I hope to record 40 lectures in Contract over the next few months – my manual was originally written to accompany lectures and you have made a valid point in suggesting that the outline is a bit 'thin' in parts!
Angela
Your observations have inspired me to expand the poutline into a more user friendly experience.
I have started to draft, chapter by chapter more expansive notes to explain and I shall record lectures in each of the areas of contract to delve further.
This should make it a more useful resource – without turning it into a detailed academic textbook – which I do not wish to do.
I shall post my first introductory lecture in Contract – hopefully, later today in mp3 format.

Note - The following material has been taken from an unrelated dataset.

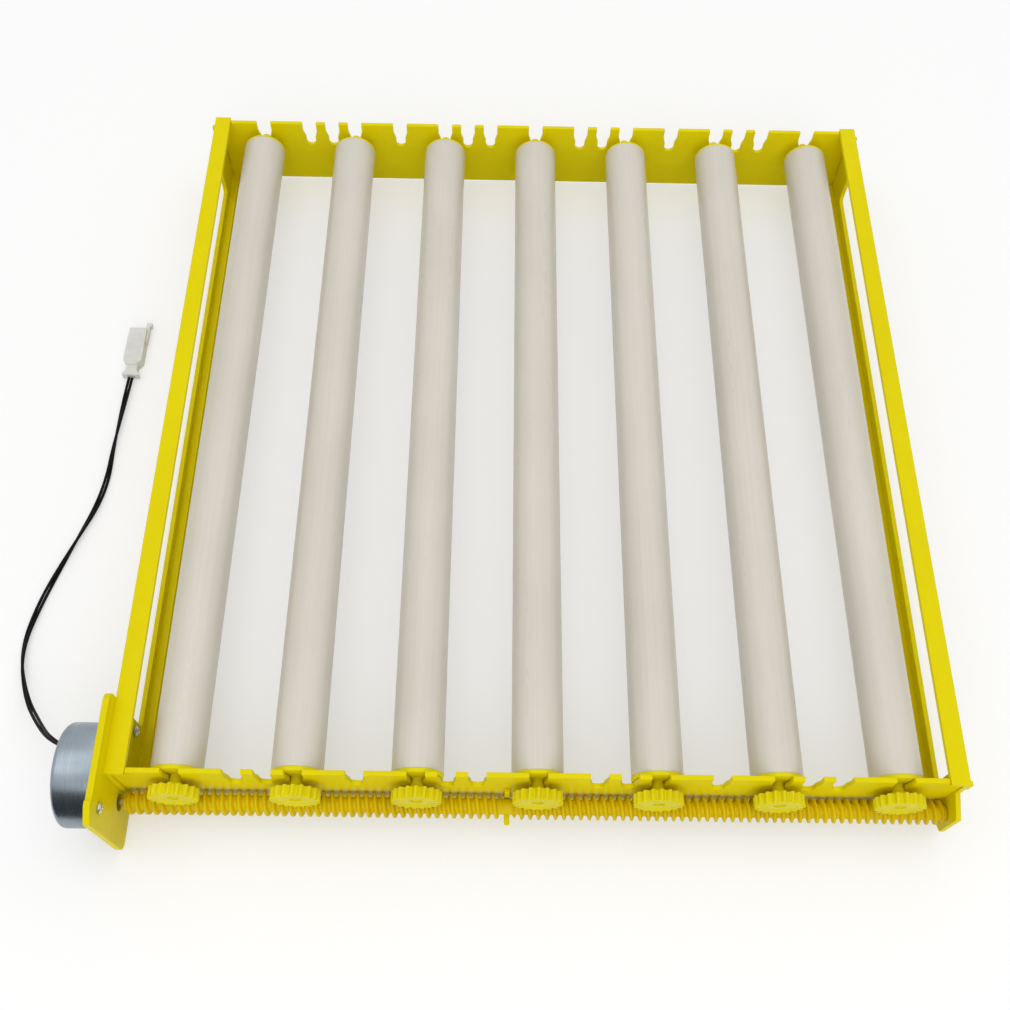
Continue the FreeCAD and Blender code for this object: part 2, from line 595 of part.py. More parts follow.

I have started upgrading chapter by chapter, incorporating more detail from the judgments (as available on BAILLI) and my own lectures and I have recorded the first two lectures on Intruduction and Intention.
While I still do not want my resources to be seen as anything other than a guide – the lectures will, I hope, make it more clear, thought provoking and comprehensive.
I should have about 25+ hours of recorded lectures complete by about 20th August and all the material will be much expanded from the initial outline.
Interestingly, I have had five or six others – practitioners and academics – wishing to write similar FREE resources… so we may be able to get about ten or so completely free subject guides done at the level I am now seeking to provide for Contract, Sale of Goods and Competition Law by the start of the new year.